Não parece haver dúvida de que a ausência de Eduardo Cunha é benéfica para os costumes da República. No momento mais tenso da sessão, a Câmara assistiu a uma cena inimaginável sob sua gestão. Miro Teixeira subiu à mesa diretora e começou a falar com seu presidente num volume que pôde ser captado pelo microfone "Isso é fechar a Câmara. Não faz isso, Beto".
A abortada sessão, na avaliação dos parlamentares que foram para a guerrilha, queimou o filme da anistia. O desgaste, no entanto, não impedirá que o tema volte a ser pautado na comissão das dez medidas anticorrupção.

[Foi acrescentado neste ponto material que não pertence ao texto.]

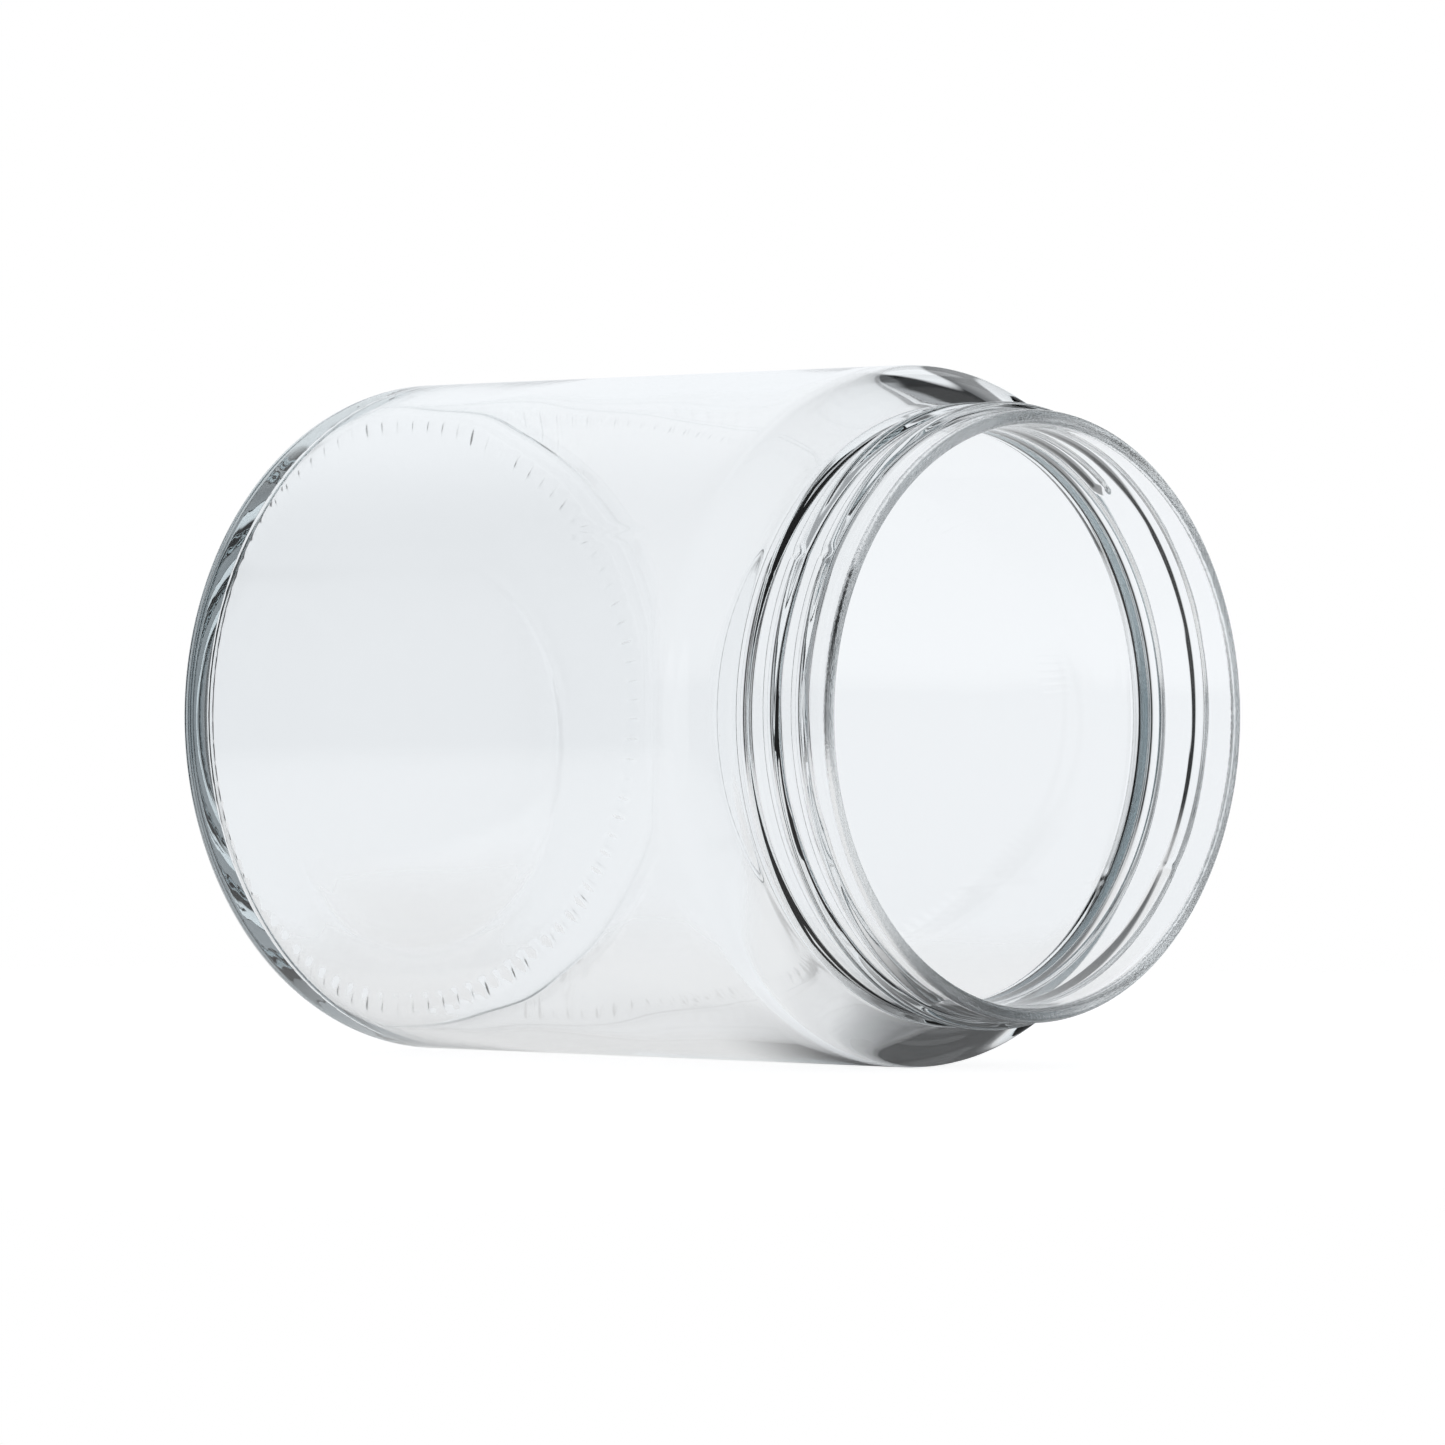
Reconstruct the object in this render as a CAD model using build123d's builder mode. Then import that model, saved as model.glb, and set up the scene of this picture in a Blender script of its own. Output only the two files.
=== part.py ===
from build123d import *
import os

# Empty candle jar: one piece of blow-moulded clear glass, standing on its base.
# Millimetres.  The origin is the centre of the bearing plane, and +Z runs up the
# jar's axis to the mouth.

# ---- overall sizes -------------------------------------------------------
body_diameter = 78.5          # outside of the straight wall
jar_height = 100.6            # bearing plane to the top of the sealing land

# ---- outside of the base and shoulder ------------------------------------
heel_radius = 4.7             # corner between the base and the wall
bearing_width = 4.0           # flat ring that the jar stands on
push_up = 1.8                 # rise of the domed middle of the base
shoulder_radius = 4.8         # corner at the top of the body

# ---- thickness and inside corners of the glass ---------------------------
wall_glass = 2.2
base_glass = 3.0              # over the middle of the dome
shoulder_glass = 2.3
inner_heel_radius = 2.0
inner_shoulder_radius = 5.0
inner_root_radius = 2.6       # where the cavity narrows into the mouth

# ---- neck finish for a 70 mm screw lid -----------------------------------
neck_diameter = 67.6          # between the threads
neck_glass = 1.6              # leaves a mouth 64.4 mm across
finish_height = 13.8          # sealing land down to the shoulder
neck_root_radius = 0.6        # where the neck rises out of the shoulder
lip_radius = 0.5              # both edges of the sealing land

thread_proud = 1.0            # makes the thread 69.6 mm across
thread_width = 2.4            # at its foot
thread_pitch = 4.233          # six turns to the inch
thread_top_depth = 3.0        # sealing land down to the upper end
thread_over_bead = 2.8        # between the middles of the lower end and the bead
thread_end_angle = -38.0      # azimuth of the lower end, in degrees

bead_proud = 0.8              # plain ring under the thread
bead_width = 2.2
bead_lift = 1.5               # shoulder up to the middle of the bead

foot_bite = 0.25              # how far a rib's foot is rooted in the neck

# ---- knurling: short marks across the outer edge of the bearing ring -----
knurl_count = 88
knurl_width = 1.3
knurl_depth = 0.35
knurl_length = 3.8
knurl_offset = 0.35           # middle of a mark beyond the ring's outer edge

# ---- worked out from the sizes above -------------------------------------
body_r = body_diameter / 2
neck_r = neck_diameter / 2
mouth_r = neck_r - neck_glass
cavity_r = body_r - wall_glass
bearing_outer_r = body_r - heel_radius
bearing_inner_r = bearing_outer_r - bearing_width
shoulder_z = jar_height - finish_height
cavity_floor_z = push_up + base_glass
cavity_top_z = shoulder_z - shoulder_glass
bead_z = shoulder_z + bead_lift
thread_end_z = bead_z + thread_over_bead
thread_climb = jar_height - thread_top_depth - thread_end_z


def arc_radius(chord, rise):
    """Radius of the arc that stands a given rise over its chord."""
    return (chord**2 / 4 + rise**2) / (2 * rise)


def corner(section, x, y):
    """The section's vertex nearest to a point."""
    return section.vertices().sort_by_distance((x, y))[0]


def block(radius, low, high):
    """Half section of a cylinder, from the jar's axis outwards."""
    with Locations((radius / 2, (low + high) / 2)):
        Rectangle(radius, high - low)


def half_rib(width, proud):
    """Upper half of a rounded rib that stands on the Y axis and points along +X."""
    rounding = arc_radius(width, proud)
    with Locations((proud - rounding, 0)):
        Circle(rounding)
    with Locations(((proud - foot_bite) / 2, rounding / 2)):
        Rectangle(proud + foot_bite, rounding, mode=Mode.INTERSECT)


# ---- thread: a rounded rib wound round the neck, with rounded ends -------
with BuildPart() as thread:
    with BuildLine() as winding:
        Helix(thread_pitch, thread_climb, neck_r, center=(0, 0, thread_end_z))
    wound = winding.line
    for end, along in ((wound @ 0, wound % 0), (wound @ 1, wound % 1)):
        outwards = Vector(end.X, end.Y, 0)
        with BuildSketch(Plane(end, x_dir=outwards, z_dir=along)):
            half_rib(thread_width, thread_proud)
        revolve(axis=Axis(end, outwards))
    with BuildSketch(Plane(wound @ 0, x_dir=(1, 0, 0), z_dir=wound % 0)):
        half_rib(thread_width, thread_proud)
        mirror(about=Plane.XZ)
    sweep(path=wound, is_frenet=True)

# ---- knurling: a tool for each mark, lying across the bearing ring -------
knurl_tool_r = arc_radius(knurl_width, knurl_depth)
with BuildPart(Plane.XY.offset(knurl_depth - knurl_tool_r)) as knurl_tools:
    with PolarLocations(bearing_outer_r + knurl_offset, knurl_count):
        Cylinder(knurl_tool_r, knurl_length, rotation=(0, 90, 0))

# ---- the jar -------------------------------------------------------------
with BuildPart() as glass_jar:
    # Outside: the body and the neck, turned together.
    with BuildSketch(Plane.XZ) as outside:
        block(body_r, 0, shoulder_z)
        fillet(corner(outside, body_r, 0), heel_radius)
        fillet(corner(outside, body_r, shoulder_z), shoulder_radius)
        block(neck_r, shoulder_z - shoulder_radius, jar_height)
        fillet(corner(outside, neck_r, shoulder_z), neck_root_radius)
    revolve(axis=Axis.Z)

    # Inside: the cavity and the mouth, left open at the top.
    with BuildSketch(Plane.XZ) as inside:
        block(cavity_r, cavity_floor_z, cavity_top_z)
        fillet(corner(inside, cavity_r, cavity_floor_z), inner_heel_radius)
        fillet(corner(inside, cavity_r, cavity_top_z), inner_shoulder_radius)
        block(mouth_r, cavity_top_z - inner_shoulder_radius, jar_height)
        fillet(corner(inside, mouth_r, cavity_top_z), inner_root_radius)
    revolve(axis=Axis.Z, mode=Mode.SUBTRACT)
    land_edges = glass_jar.edges().group_by(Axis.Z)[-1]
    fillet(land_edges, lip_radius)

    # Base: domed up inside the bearing ring, and knurled round it.
    with BuildSketch(Plane.XZ):
        with BuildLine():
            RadiusArc((0, push_up), (bearing_inner_r, 0), arc_radius(2 * bearing_inner_r, push_up))
            Polyline((bearing_inner_r, 0), (0, 0), (0, push_up))
        make_face()
    revolve(axis=Axis.Z, mode=Mode.SUBTRACT)
    add(knurl_tools.part, mode=Mode.SUBTRACT)

    # Neck finish: the plain ring and the thread.
    with BuildSketch(Plane(origin=(neck_r, 0, bead_z), x_dir=(1, 0, 0), z_dir=(0, -1, 0))):
        half_rib(bead_width, bead_proud)
        mirror(about=Plane.XZ)
    revolve(axis=Axis.Z)
    add(thread.part, rotation=(0, 0, thread_end_angle))

glass_jar.part.label = "glass_jar"
os.makedirs("parts", exist_ok=True)
export_step(glass_jar.part, "parts/glass_jar.step")
print("turns of thread:", round(thread_climb / thread_pitch, 2))
print("glass, cubic centimetres:", round(glass_jar.part.volume / 1000, 2))
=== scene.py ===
# %% [markdown]
# # An empty candle jar in clear glass
#
# One blow-moulded jar: a round body, a rounded shoulder, and a short neck with a
# screw thread.  The whole object is a single piece of glass, so everything that
# makes it look real is in two places: the shape of its two skins, outside and
# inside, and the way light bends on its way through them.
#
# The first cell loads the measured model of the jar as a fixed frame.  Nothing
# made here may leave its box.

# %% Load the frame
import math

import bmesh
import bpy
from mathutils import Matrix, Vector, noise


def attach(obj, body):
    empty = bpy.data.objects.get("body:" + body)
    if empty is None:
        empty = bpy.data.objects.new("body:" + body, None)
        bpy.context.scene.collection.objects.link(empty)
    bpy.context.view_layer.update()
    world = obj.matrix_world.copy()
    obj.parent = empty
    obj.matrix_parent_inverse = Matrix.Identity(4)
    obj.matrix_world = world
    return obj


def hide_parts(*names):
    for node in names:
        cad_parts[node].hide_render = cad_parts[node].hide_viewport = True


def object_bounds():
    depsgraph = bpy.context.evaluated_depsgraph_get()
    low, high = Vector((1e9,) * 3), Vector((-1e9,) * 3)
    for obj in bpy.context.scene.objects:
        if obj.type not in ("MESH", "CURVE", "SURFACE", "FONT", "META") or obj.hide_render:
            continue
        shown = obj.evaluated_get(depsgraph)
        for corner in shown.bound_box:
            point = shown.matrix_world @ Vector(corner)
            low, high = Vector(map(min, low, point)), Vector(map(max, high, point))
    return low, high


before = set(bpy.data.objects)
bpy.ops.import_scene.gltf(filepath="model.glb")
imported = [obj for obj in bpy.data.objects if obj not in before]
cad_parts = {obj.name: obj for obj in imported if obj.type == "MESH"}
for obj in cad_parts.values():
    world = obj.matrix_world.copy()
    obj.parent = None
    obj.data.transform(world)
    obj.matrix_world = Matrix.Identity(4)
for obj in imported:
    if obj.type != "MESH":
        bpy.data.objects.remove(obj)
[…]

Se Eduardo Cunha foi cassado para o bem do Brasil, ainda não está claro se o foi para os interesses do governo e de seus aliados. A prova dos nove é a PEC dos gastos. A votação da anistia mostrou a dificuldade de pactuar publicamente os parlamentares em torno de um tema que os envergonha ante o país. Nada garante que o capuz usado facilitará a identificação e o amálgama de interesses sem os quais pauta alguma de aperto fiscal anda no Congresso.
Vigias da eleição
A proibição do financiamento empresarial e a restrição da propaganda eleitoral tornou mais fácil identificar abusos e fez proliferar aplicativos de denúncias que qualquer eleitor pode baixar em seu celular. O do TSE ("pardal") mostra que São Paulo, Estado com o maior número de candidatos, concentra, naturalmente, mais denúncias. No detalhamento, no entanto, o ranking é mais diversificado. Em doações e gastos irregulares, Pernambuco (101) e Bahia (95) lideram. Em uso da máquina pública, o campeão é o Espírito Santo (232), seguido por São Paulo (226), onde a propaganda eleitoral é também a mais irregular (2303) e a compra de votos (149), mais abundante. O Tribunal Regional Eleitoral do Paraná não abastece os escaninhos oficiais, mas o Estado da Lava-Jato lidera, com 61 denúncias, o aplicativo da OAB, o segundo deste mercado.